Wheels are physically very simple objects, so it would probably not be too difficult to write your own code to handle friction, torque, etc. I'm just saying that if real wheels have a hard 94 radians per second limit, faking it is a viable option (even if it's more complicated).

They aren't affected because these values are multiplied by the physics timestep. eg, If your car is moving at 15 m/s and the timestep is 15 ms, it will move 10 cm in each step. If the timestep is 30 ms, it will move 20 cm in each step, but the physics engine will only perform half as many steps per second, so it all works out the same in the end. That's the theory, anyway. In practice, the magic of floating-point rounding errors means that moving 10 cm twice is not necessarily the same as moving 20 cm once; it might actually be 20.0000000001, or 19.9999999998. You might think this doesn't make a difference, but if two objects are extremely close together, it can cause the physics engine to detect a collision where one doesn't actually exist, resulting in random explosions. Of course, having a fixed framerate doesn't prevent rounding errors, but it does cause rounding errors to always go the same way given the same starting values, so the resulting explosions aren't random.

From the documentation, it seems like it does in fact use a fixed framerate, so there must be some other reason why the red structure explodes sometimes but not all the time (although I can't think of what else could possibly cause that).

I’m familiar with floating point inaccuracies, but I still needed to test and see what the physics did when I artificially turned down the framerate.
Because what the documentation say that Blender will do, and what it actually does, is not always the same thing.

Also, 15 m/s is equal to 1.5 cm/ms, so if the car is moving at 15 m/s and the timestep is 15 ms, the car would travel 22.5 cm per step, not 10, and at 30 ms, the car would move 45 cm per step in order to maintain 1.5 cm/ms.

But more to the point, I'm thinking that it could be how the convex-hull is calculated on start up, and suspending the physics for these objects for a few seconds during the start up should help, (so that everything in the scene is not loading at the same time).
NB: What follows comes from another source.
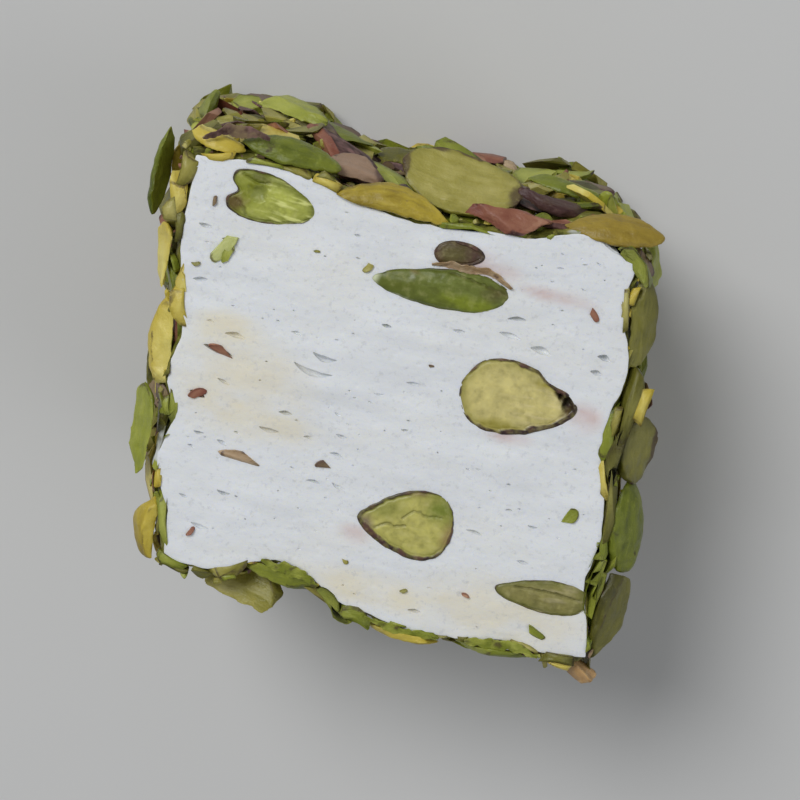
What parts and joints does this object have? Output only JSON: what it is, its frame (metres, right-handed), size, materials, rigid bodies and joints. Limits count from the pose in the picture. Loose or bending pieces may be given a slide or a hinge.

But 6DoF constraints uses different methods to define spring action, and the car will tend to bounce like a yoyo, and doesn’t have the natural looking body roll that the raycast has.
And if I try to make the springs harder, then everything becomes hard as if there’s no suspension at all, it’s very difficult to get an acceptable middle ground.

You mean you can't set the damping ratio on those springs? I was kinda assuming you could, since that's the second most basic property a spring has...

I can with the raycast vehicle wrapper, but not with 6DoF constraint, all I can set is the damping ratio on the physical object, but not through the constraint itself.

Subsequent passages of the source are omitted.